添加历史存档读取的功能

2025-12-06 22:46:48 +00:00 · 2023-04-29 00:00:26 +08:00
--- a/crazy_functions/crazy_utils.py
+++ b/crazy_functions/crazy_utils.py
@@ -563,3 +563,46 @@ def read_and_clean_pdf_text(fp):
        #    print亮绿('***************************')

    return meta_txt, page_one_meta
+
+
+def get_files_from_everything(txt, type): # type='.md'
+    """
+    这个函数是用来获取指定目录下所有指定类型（如.md）的文件，并且对于网络上的文件，也可以获取它。
+    下面是对每个参数和返回值的说明：
+    参数 
+    - txt: 路径或网址，表示要搜索的文件或者文件夹路径或网络上的文件。 
+    - type: 字符串，表示要搜索的文件类型。默认是.md。
+    返回值 
+    - success: 布尔值，表示函数是否成功执行。 
+    - file_manifest: 文件路径列表，里面包含以指定类型为后缀名的所有文件的绝对路径。 
+    - project_folder: 字符串，表示文件所在的文件夹路径。如果是网络上的文件，就是临时文件夹的路径。
+    该函数详细注释已添加，请确认是否满足您的需要。
+    """
+    import glob, os
+
+    success = True
+    if txt.startswith('http'):
+        # 网络的远程文件
+        import requests
+        from toolbox import get_conf
+        proxies, = get_conf('proxies')
+        r = requests.get(txt, proxies=proxies)

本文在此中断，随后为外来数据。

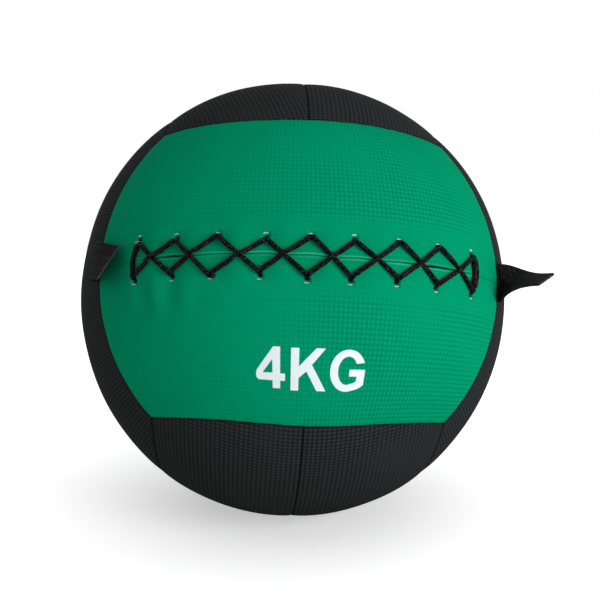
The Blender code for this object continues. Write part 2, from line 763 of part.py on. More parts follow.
hollow_radius = CORE_MOUTH_RADIUS + LAYER_GAP
hollow_top = mouth_height + LAYER_GAP
shoulder, *hollow_round = core_profile(LAYER_GAP)
shoulder_share = (hollow_radius - shoulder[0]) / (hollow_round[0][0] - shoulder[0])
shoulder_height = shoulder[1] + (hollow_round[0][1] - shoulder[1]) * shoulder_share
hollow_neck = [(0, hollow_top), (hollow_radius, hollow_top), (hollow_radius, shoulder_height)]
hollow_profile = hollow_neck + hollow_round
core_hollow = add_turned("core_hollow", hollow_profile, None, cutters)
core_hollow.hide_render = True
core_hollow.display_type = "WIRE"

for half_name, half_side in (("upper", 1), ("lower", -1)):
    half = whole_ball(STUFFING_DEPTH)
    everything = half.verts[:] + half.edges[:] + half.faces[:]
    bmesh.ops.bisect_plane(
        half, geom=everything, dist=WELD, plane_co=UNIT_Z * half_side * STUFFING_SPLIT / 2,
        plane_no=-UNIT_Z * half_side, clear_outer=True,
    )
    bmesh.ops.holes_fill(half, edges=[edge for edge in half.edges if edge.is_boundary])
    half.normal_update()
    bmesh.ops.recalc_face_normals(half, faces=half.faces)
    stuffing = add_solid("stuffing_" + half_name, half, textile_fill, ball_centre)
    cut(stuffing, core_hollow)
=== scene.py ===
"""Dressed wall ball: embossed cover panels, lacing, pull tabs, a printed weight and the layers inside."""

import math

import bmesh
import bpy
import numpy as np
from mathutils import Matrix, Vector, noise


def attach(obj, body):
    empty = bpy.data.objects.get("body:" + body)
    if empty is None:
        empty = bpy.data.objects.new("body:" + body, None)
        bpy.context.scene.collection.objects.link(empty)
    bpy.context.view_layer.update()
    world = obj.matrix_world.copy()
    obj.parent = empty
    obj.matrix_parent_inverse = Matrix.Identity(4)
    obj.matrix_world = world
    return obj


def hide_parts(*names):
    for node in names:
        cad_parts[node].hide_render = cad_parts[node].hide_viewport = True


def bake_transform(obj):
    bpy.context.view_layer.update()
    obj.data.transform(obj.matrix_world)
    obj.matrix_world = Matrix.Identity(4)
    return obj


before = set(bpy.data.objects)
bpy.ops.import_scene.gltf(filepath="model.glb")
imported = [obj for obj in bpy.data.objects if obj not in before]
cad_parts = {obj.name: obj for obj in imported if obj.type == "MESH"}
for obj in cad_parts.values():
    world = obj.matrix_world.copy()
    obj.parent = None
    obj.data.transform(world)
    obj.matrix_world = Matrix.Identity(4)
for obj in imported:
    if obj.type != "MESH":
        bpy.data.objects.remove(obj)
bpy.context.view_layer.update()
scene = bpy.context.scene


# Camera. It faces the laced front from a little to the left and just above the ball's middle, close enough
# for the panels at the sides to turn away strongly.
BALL_CENTRE = Vector((0, 0, 0.17432))
VIEW_AZIMUTH = math.radians(-3.1)
VIEW_ELEVATION = math.radians(5)
VIEW_DISTANCE = 0.665
AIM_ASIDE = 0.0056

camera_data = bpy.data.cameras.new("camera")
camera_data.lens = 47.3
camera_data.clip_start = 0.01
camera = bpy.data.objects.new("camera", camera_data)
scene.collection.objects.link(camera)
scene.camera = camera
toward_camera = Vector((
    math.sin(VIEW_AZIMUTH) * math.cos(VIEW_ELEVATION),
    -math.cos(VIEW_AZIMUTH) * math.cos(VIEW_ELEVATION),
    math.sin(VIEW_ELEVATION),
))
camera.location = BALL_CENTRE + toward_camera * VIEW_DISTANCE
to_right = Vector((0, 0, 1)).cross(toward_camera).normalized()
sight = BALL_CENTRE + to_right * AIM_ASIDE - camera.location
camera.rotation_euler = sight.to_track_quat("-Z", "Y").to_euler()


# Embossed synthetic leather, a polyurethane skin on a pale knitted backing. Rollers press a grid of small
# squares into it, and the light on the squares and the shade in the grooves between them are also painted
# into its colour.
EMBOSS_PITCH = 0.0032
EMBOSS_DEPTH = 0.0003
GRAIN_SIZE = 0.0005
PATCH_SIZE = 0.06
SEAM_SHADE = 0.0016


def linear(code):
    """Linear colour of an sRGB hex code."""
    values = [int(code[place:place + 2], 16) / 255 for place in (0, 2, 4)]
    return [value / 12.92 if value <= 0.04045 else ((value + 0.055) / 1.055) ** 2.4 for value in values] + [1]


def add_node(tree, kind, inputs=(), output=0, **settings):
    """Add a shader node with its settings and its inputs' values and links, and return one of its outputs."""
    made = tree.nodes.new("ShaderNode" + kind)
    for setting, value in settings.items():
        setattr(made, setting, value)
    for socket, value in inputs.items() if isinstance(inputs, dict) else enumerate(inputs):
        if isinstance(value, bpy.types.NodeSocket):
            tree.links.new(value, made.inputs[socket])
        else:
            made.inputs[socket].default_value = value
    return made.outputs[output]


def new_finish(name, roughness, specular=0.5):
    """Material with a plain roughness and specular level, its node tree, its shader and the place on it."""
    material = bpy.data.materials.new(name)
    material.use_nodes = True
    tree = material.node_tree
    shader = tree.nodes["Principled BSDF"]
    shader.inputs["Roughness"].default_value = roughness
    shader.inputs["Specular IOR Level"].default_value = specular
    return material, tree, shader, add_node(tree, "TexCoord", output="Object")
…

+        with open('./gpt_log/temp'+type, 'wb+') as f: f.write(r.content)
+        project_folder = './gpt_log/'
+        file_manifest = ['./gpt_log/temp'+type]
+    elif txt.endswith(type):
+        # 直接给定文件
+        file_manifest = [txt]
+        project_folder = os.path.dirname(txt)
+    elif os.path.exists(txt):
+        # 本地路径，递归搜索
+        project_folder = txt
+        file_manifest = [f for f in glob.glob(f'{project_folder}/**/*'+type, recursive=True)]
+        if len(file_manifest) == 0:
+            success = False
+    else:
+        project_folder = None
+        file_manifest = []
+        success = False
+
+    return success, file_manifest, project_folder